--- start Raw records ---
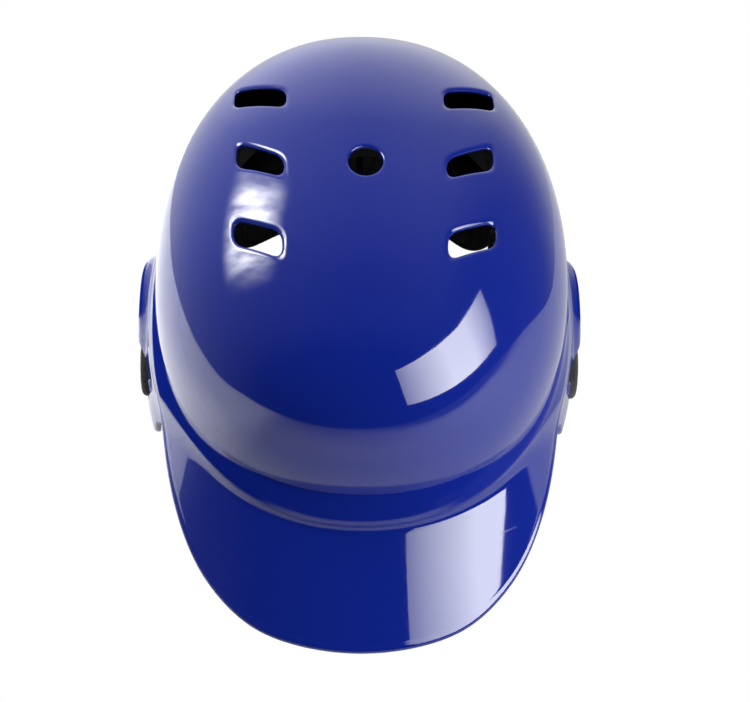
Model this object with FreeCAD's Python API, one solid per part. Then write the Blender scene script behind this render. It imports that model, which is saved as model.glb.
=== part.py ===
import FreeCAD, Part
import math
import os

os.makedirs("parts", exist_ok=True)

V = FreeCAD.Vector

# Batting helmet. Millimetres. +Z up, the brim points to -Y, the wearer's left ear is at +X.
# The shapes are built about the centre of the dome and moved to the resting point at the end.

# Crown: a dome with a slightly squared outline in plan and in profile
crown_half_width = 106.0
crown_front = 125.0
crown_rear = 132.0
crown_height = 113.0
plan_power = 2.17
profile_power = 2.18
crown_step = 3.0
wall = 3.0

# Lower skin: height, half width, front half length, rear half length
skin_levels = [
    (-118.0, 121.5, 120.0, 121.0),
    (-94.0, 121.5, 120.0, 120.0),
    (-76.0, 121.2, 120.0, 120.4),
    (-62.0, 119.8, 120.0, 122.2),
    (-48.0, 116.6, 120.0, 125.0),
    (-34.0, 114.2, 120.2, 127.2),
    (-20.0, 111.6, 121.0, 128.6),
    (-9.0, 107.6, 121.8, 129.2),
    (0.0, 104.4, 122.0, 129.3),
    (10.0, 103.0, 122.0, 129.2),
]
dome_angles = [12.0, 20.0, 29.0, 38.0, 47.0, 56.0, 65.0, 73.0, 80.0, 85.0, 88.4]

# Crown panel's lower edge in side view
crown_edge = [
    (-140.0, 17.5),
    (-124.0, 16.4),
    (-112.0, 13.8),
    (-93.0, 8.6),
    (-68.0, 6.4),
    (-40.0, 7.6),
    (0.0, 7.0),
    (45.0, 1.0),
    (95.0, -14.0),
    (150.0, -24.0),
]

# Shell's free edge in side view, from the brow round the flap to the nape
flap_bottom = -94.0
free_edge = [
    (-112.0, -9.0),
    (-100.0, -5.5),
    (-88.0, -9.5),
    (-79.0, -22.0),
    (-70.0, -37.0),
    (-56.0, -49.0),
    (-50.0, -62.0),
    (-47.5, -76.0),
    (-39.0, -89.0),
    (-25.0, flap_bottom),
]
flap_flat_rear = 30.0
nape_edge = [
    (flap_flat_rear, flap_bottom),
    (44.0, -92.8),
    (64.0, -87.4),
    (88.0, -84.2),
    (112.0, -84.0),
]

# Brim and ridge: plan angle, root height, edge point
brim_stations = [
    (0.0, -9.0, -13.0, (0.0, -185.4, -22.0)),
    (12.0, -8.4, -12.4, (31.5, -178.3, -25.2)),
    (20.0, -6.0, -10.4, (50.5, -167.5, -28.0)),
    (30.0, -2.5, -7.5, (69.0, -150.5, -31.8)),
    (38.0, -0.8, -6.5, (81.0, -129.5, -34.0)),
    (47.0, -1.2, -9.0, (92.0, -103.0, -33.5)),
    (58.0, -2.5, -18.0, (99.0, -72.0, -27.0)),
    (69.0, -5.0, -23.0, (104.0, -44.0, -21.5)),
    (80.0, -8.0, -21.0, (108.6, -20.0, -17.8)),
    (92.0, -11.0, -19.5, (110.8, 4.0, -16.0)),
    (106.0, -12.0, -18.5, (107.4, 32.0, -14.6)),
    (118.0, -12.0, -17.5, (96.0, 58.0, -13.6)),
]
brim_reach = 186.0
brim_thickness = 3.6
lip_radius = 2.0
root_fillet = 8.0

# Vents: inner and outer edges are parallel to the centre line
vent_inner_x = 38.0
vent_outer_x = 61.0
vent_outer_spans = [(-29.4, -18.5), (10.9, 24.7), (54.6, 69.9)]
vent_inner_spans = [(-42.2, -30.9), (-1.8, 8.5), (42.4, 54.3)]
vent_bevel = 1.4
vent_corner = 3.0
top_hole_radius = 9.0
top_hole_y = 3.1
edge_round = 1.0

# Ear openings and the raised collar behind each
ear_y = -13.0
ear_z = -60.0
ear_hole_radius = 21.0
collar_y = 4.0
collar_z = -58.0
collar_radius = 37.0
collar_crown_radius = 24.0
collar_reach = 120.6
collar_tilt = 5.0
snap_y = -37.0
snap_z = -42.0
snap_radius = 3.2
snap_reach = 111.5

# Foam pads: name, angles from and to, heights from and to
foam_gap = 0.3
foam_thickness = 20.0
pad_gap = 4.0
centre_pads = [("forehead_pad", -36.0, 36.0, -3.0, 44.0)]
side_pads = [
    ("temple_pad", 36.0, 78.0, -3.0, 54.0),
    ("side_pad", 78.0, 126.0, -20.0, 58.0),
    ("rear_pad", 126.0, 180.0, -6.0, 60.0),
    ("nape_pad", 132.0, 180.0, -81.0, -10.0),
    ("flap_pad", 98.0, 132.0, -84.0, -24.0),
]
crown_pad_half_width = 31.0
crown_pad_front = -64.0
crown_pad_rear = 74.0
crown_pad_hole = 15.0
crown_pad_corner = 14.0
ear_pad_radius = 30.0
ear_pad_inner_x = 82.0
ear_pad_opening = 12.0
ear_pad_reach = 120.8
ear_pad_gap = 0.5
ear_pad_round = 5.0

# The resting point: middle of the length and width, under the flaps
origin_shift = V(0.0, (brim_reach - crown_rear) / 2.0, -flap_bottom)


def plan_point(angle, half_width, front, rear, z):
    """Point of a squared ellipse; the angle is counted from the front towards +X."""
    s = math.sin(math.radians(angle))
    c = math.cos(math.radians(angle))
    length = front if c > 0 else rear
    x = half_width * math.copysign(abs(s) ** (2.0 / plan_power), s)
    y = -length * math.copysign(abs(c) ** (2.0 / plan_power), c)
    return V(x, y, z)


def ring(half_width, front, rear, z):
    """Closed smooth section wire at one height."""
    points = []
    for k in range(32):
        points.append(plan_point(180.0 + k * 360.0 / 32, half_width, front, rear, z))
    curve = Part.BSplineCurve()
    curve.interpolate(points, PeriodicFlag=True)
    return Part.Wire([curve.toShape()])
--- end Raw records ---
--- start Raw records ---
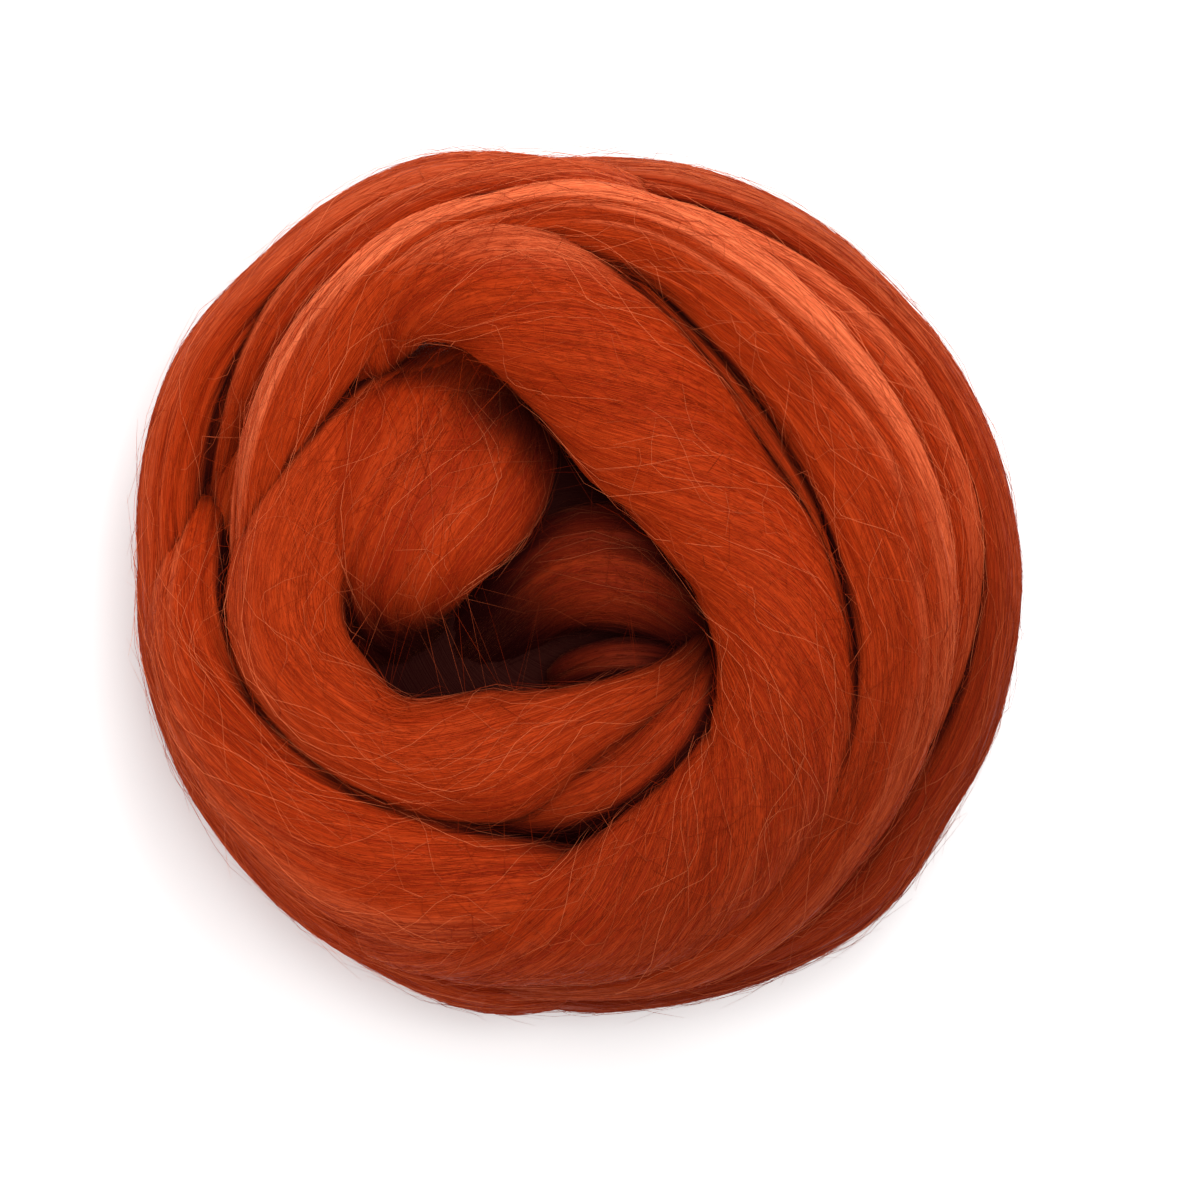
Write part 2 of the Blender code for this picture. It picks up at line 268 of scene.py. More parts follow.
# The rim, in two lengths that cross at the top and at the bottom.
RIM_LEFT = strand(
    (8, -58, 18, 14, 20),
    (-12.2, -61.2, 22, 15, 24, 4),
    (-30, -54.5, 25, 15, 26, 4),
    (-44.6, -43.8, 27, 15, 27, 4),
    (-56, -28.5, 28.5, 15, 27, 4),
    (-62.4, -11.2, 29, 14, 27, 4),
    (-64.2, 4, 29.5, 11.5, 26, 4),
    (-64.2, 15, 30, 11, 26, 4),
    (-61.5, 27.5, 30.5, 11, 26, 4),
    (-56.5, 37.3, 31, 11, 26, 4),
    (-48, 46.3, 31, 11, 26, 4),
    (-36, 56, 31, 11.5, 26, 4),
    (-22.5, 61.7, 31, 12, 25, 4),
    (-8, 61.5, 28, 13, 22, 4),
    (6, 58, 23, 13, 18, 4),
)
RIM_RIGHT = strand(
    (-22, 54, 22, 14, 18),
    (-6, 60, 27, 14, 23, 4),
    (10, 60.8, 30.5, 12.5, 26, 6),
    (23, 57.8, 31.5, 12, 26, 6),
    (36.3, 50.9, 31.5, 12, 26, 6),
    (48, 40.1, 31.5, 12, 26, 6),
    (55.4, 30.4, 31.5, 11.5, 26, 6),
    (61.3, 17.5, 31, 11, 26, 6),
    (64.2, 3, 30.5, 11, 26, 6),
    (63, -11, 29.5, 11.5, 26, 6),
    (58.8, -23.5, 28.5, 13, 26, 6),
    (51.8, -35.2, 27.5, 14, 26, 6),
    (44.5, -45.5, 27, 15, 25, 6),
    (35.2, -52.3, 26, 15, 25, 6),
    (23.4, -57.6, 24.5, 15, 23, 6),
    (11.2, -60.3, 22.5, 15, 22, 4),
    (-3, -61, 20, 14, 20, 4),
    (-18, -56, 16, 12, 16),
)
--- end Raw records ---
**Request**
Your task is to transcribe only the lines from the line containing "Model this object" through the line containing "V = FreeCAD.Vector", word for word.

**Written response**
Model this object with FreeCAD's Python API, one solid per part. Then write the Blender scene script behind this render. It imports that model, which is saved as model.glb.
=== part.py ===
import FreeCAD, Part
import math
import os

os.makedirs("parts", exist_ok=True)

V = FreeCAD.Vector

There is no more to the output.